If the main work output of Breakthrough T1D is to fund research pushing breakthroughs in T1D, spending only a minority of each dollar on research grants seems off-strategy and unaligned with donor priorities, who continue to emphatically state that a cure is job #1.
Chart B: Research Grant Trends, 2014-2024

It is worth noting that this number reflects the amount used for grants and does not include internal costs associated with distributing these grants. Breakthrough T1D reports its total research budget as a larger number, totaling actual grants, the internal cost of giving these grants, and advocacy program expenditures. Generally accepted accounting rules require that both research grants and related costs be reported and visible. Therefore, including advocacy in the research total is a leadership choice.
The number we are reporting does not include the amount of money the T1D Fund invested in commercial entities, either in purchasing stock or convertible loans. Although the T1D Fund is represented in Breakthrough financials, in FY24 it purchased equity in companies with money raised from specific fundraising rounds from prior years and/or money from successful exits that are currently stored in short- and long-term investment vehicles.
In FY24, the T1D Fund used $18 million to purchase equities or provide convertible loans. If that number is included, the amount of grants plus T1D Fund investments would reach 51% of revenue.
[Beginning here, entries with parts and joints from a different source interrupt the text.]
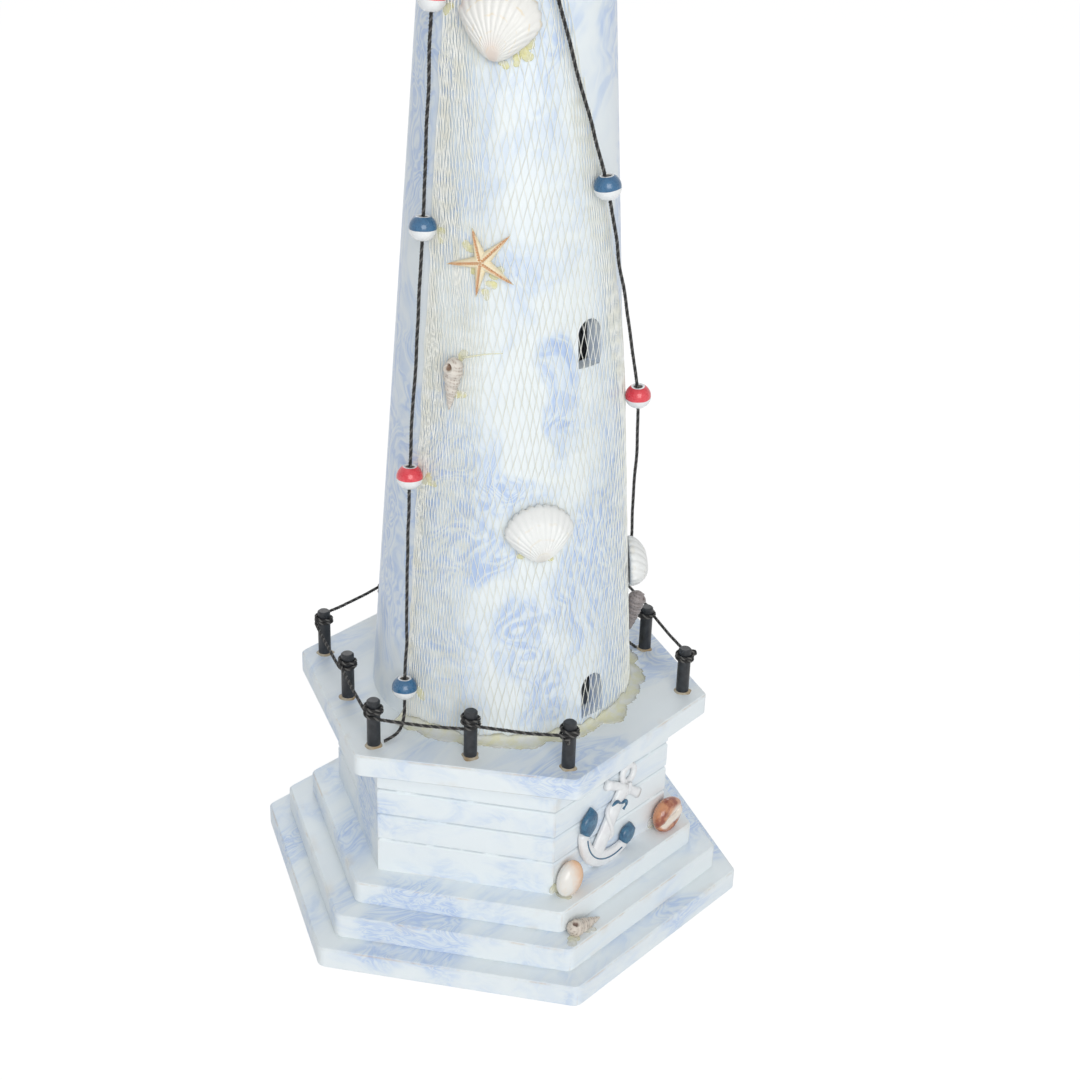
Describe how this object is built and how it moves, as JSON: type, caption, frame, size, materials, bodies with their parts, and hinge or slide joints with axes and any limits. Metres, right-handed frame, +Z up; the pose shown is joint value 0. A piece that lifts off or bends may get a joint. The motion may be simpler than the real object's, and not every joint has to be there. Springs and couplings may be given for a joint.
{
  "type": "garden lighthouse ornament",
  "caption": "Hexagonal wooden lighthouse on stepped boards, with a roped deck railing, net and shells, a bead garland, and a lantern with lift-off roof and a small battery light.",
  "frame": {"origin": "centre of the underside of the lowest board, on the surface it stands on", "axes": "+Z up the tower; -Y towards the side with the anchor, a flat of the hexagon; +X to that side's right"},
  "size_m": [0.1988, 0.1732, 0.572],
  "materials": {
    "whitewashed_board": "white wash brushed thinly over sanded board, orange-brown wood at worn edges",
    "blue_washed_planks": "white and pale blue wash brushed along the planks",
    "marbled_tower": "satin white paint marbled with soft blue swirls",
    "black_dowel": "matt black paint",
    "black_cord": "waxed twisted cord",
    "net_string": "fine knotted cotton",
    "dried_glue": "pale dried craft glue, slightly glossy",
    "bead_red": "gloss paint, lower half white",
    "bead_blue": "gloss paint, lower half white",
    "shell_pale": "chalky ribbed shell, off-white",
    "shell_spotted": "glossy cream shell with brown dotted bands",
    "shell_brown": "polished red-brown shell",
    "shell_orange": "smooth shell, white fading to orange",
    "starfish_skin": "dry grainy skin, cream with orange-brown along the arms",
    "anchor_resin": "cast resin, white with blue painted details",
    "roof_paint": "blue paint brushed thin, white showing through",
    "lantern_glazing": "clear sheet rolled inside the frame",
    "light_case": "ivory moulded plastic",
    "light_diffuser": "milky moulded plastic",
    "cell_steel": "plain steel can",
    "lamp_lens": "warm clear resin",
    "switch_black": "black moulded plastic"
  },
  "bodies": {
    "lighthouse": {"base_board_lower": "whitewashed_board", "base_board_middle": "whitewashed_board", "base_board_upper": "whitewashed_board", "deck_board": "whitewashed_board", "gallery_board": "whitewashed_board", "lantern_frame": "whitewashed_board", "plinth": "blue_washed_planks", "tower": "marbled_tower", "fishing_net": "net_string", "glue_hem": "dried_glue", "deck_post_01": "black_dowel", "deck_post_02": "black_dowel", "deck_post_03": "black_dowel", "deck_post_04": "black_dowel", "deck_post_05": "black_dowel", "deck_post_06": "black_dowel", "deck_post_07": "black_dowel", "deck_post_08": "black_dowel", "deck_post_09": "black_dowel", "deck_post_10": "black_dowel", "deck_post_11": "black_dowel", "gallery_post_01": "black_dowel", "gallery_post_02": "black_dowel", "gallery_post_03": "black_dowel", "gallery_post_04": "black_dowel", "gallery_post_05": "black_dowel", "gallery_post_06": "black_dowel", "deck_cord": "black_cord", "gallery_cord": "black_cord", "neck_cord": "black_cord", "garland_cord_left": "black_cord", "garland_cord_right": "black_cord", "bead_left_1": "bead_red", "bead_left_2": "bead_blue", "bead_left_3": "bead_red", "bead_left_4": "bead_blue", "bead_right_1": "bead_red", "bead_right_2": "bead_blue", "bead_right_3": "bead_red", "bead_right_4": "bead_blue", "cockle_upper": "shell_pale", "cockle_middle": "shell_pale", "cockle_side": "shell_pale", "starfish": "starfish_skin", "cerith_shell": "shell_spotted", "turret_shell": "shell_spotted", "step_shell": "shell_spotted", "anchor": "anchor_resin", "cowrie": "shell_brown", "corner_shell": "shell_orange", "lantern_glazing": "lantern_glazing", "light_base": "light_case", "light_cover": "light_case", "light_cell": "cell_steel", "light_lamp": "lamp_lens", "light_dome": "light_diffuser"},
    "roof": {"roof_board": "whitewashed_board", "roof_cap": "roof_paint", "finial": "bead_red"},
    "switch": {"light_switch": "switch_black"}
  },
  "joints": [
    {"name": "roof_lift", "type": "slide", "parent": "lighthouse", "child": "roof", "axis": [0, 0, 1], "range_m": [0, 0.05]},
    {"name": "switch_slide", "type": "slide", "parent": "lighthouse", "child": "switch", "axis": [1, 0, 0], "range_m": [0, 0.004]}
  ]
}
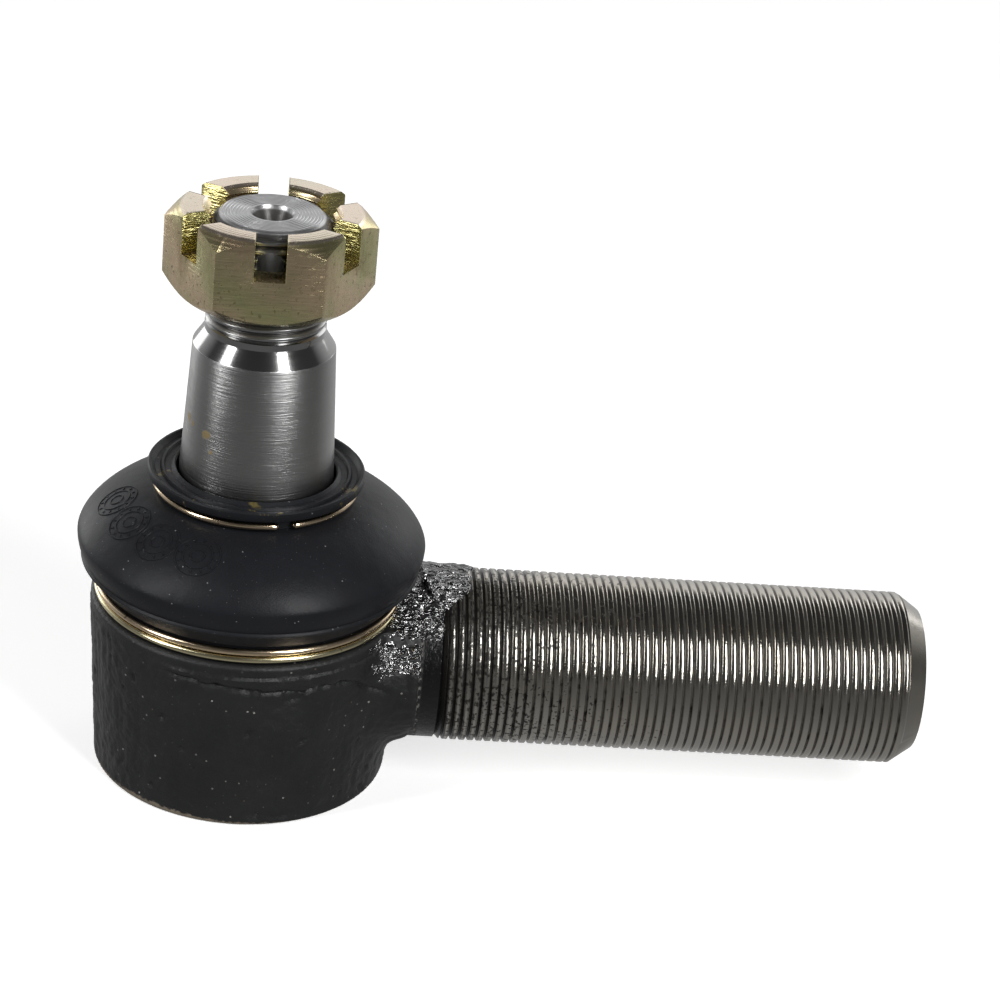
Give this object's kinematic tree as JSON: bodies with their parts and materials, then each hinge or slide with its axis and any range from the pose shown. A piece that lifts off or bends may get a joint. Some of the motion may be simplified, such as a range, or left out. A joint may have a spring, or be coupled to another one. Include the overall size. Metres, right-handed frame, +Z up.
{
  "type": "tie rod end",
  "caption": "Ball joint end for a steering track rod: forged eye with threaded shank, tapered ball stud with castle nut, rubber dust boot.",
  "frame": {"origin": "middle of the closing cover's outer face, on the stud's axis at rest", "axes": "+Z up the stud from the cover to the nut, +X along the threaded shank, +Y across the eye"},
  "size_m": [0.1461, 0.0588, 0.1015],
  "materials": {
    "forged_black": "satin black paint over forged steel",
    "ground_steel": "ground and turned",
    "yellow_zinc": "yellow zinc plated",
    "seat_polymer": "natural acetal",
    "spring_steel": "phosphated",
    "black_steel": "satin black",
    "seal_rubber": "matt",
    "boot_rubber": "matt moulded",
    "ring_wire": "yellow zinc plated wire"
  },
  "bodies": {
    "housing": {"housing": "forged_black", "upper_ball_seat": "seat_polymer", "lower_ball_seat": "seat_polymer", "disc_spring": "spring_steel", "closing_cover": "black_steel", "cover_seal_ring": "seal_rubber", "boot_lower_ring": "ring_wire"},
    "boot": {"dust_boot": "boot_rubber"},
    "boot_neck": {"boot_upper_ring": "ring_wire"},
    "ball_stud": {"ball_stud": "ground_steel"},
    "castle_nut": {"castle_nut": "yellow_zinc"}
  },
  "joints": [
    {"name": "swing_direction", "type": "hinge", "parent": "housing", "child": "boot", "pos_m": [0, 0, 0.0215], "axis": [0, 0, 1], "continuous": true},
    {"name": "stud_tilt", "type": "hinge", "parent": "boot", "child": "boot_neck", "pos_m": [0, 0, 0.0215], "axis": [0, 1, 0], "range_deg": [-20, 20], "deforming": ["dust_boot"]},
    {"name": "stud_spin", "type": "hinge", "parent": "boot_neck", "child": "ball_stud", "pos_m": [0, 0, 0.0215], "axis": [0, 0, 1], "continuous": true},
    {"name": "nut_turn", "type": "hinge", "parent": "ball_stud", "child": "castle_nut", "pos_m": [0, 0, 0.0871], "axis": [0, 0, 1], "continuous": true}
  ]
}
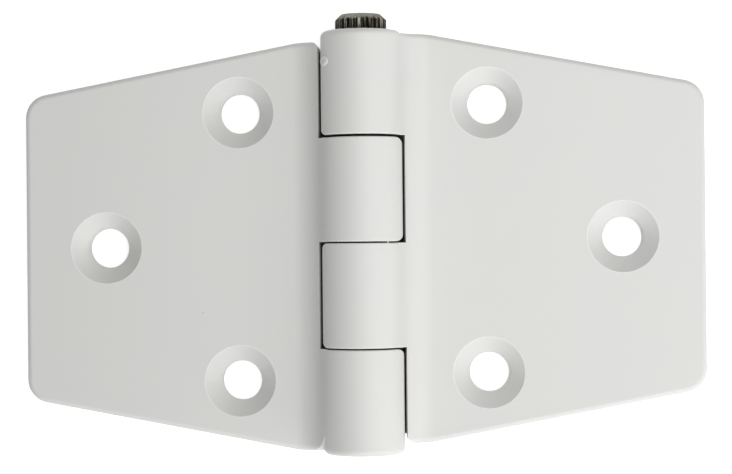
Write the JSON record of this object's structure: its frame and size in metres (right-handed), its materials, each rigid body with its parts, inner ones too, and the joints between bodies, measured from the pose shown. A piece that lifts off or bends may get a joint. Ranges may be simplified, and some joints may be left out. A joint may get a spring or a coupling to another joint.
{
  "type": "plastic butt hinge",
  "caption": "Moulded plastic hinge with two tapered leaves, countersunk screw holes and a knurled steel pin.",
  "frame": {"origin": "middle of the open hinge's footprint, on the plane of the leaves' backs; the pin's axis is straight above it", "axes": "+X across the leaves towards the leaf that holds the pin, +Y along the pin towards its knurled head, +Z out of the leaves' fronts"},
  "size_m": [0.1, 0.064, 0.0119],
  "materials": {
    "leaf_plastic": "satin, off-white, fine moulded surface",
    "pin_steel": "plain steel, straight knurl, turned chamfer"
  },
  "bodies": {
    "right_leaf": {"right_leaf": "leaf_plastic", "hinge_pin": "pin_steel"},
    "left_leaf": {"left_leaf": "leaf_plastic"}
  },
  "joints": [
    {"name": "leaf_fold", "type": "hinge", "parent": "right_leaf", "child": "left_leaf", "pos_m": [0, 0, 0.00595], "axis": [0, 1, 0], "range_deg": [-45, 170]}
  ]
}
Payroll and Salaries Return to Pre-COVID Levels
In FY24, payroll and salaries paid by Breakthrough T1D returned to pre-COVID levels, giving up the efficiency and rightsizing that took place during those years. Payroll costs reached $79 million in FY24, a 13% increase from prior years (see chart C).
Chart C: Payroll and Salary Expenses ($ Millions)

Like many companies and nonprofits during COVID, Breakthrough optimized its infrastructure, including staffing and offices. In 2021, they achieved a significant reduction in payroll, providing cost savings that could be used for enhancing grants and other programs. As of FY24, however, these gains have been lost.
Secondary Spending Categories Higher; Rent Remains Lower
Breakthrough T1D increased its spending substantially in several of its secondary and smaller categories. Printing, promotion, meetings, conferences, and professional services all increased by double or triple digits (see chart D).
The actual amounts are relatively small, but the percentage increase is large. Printing and promotion grew from $5 to $9 million; meetings and conferences grew from $4 to $7 million; and professional services grew from $10 to $20 million.
On the other hand, costs for building and office rent remained significantly lower than the prior year and five years ago. This was also streamlined during COVID, and those efficiency gains are maintained today.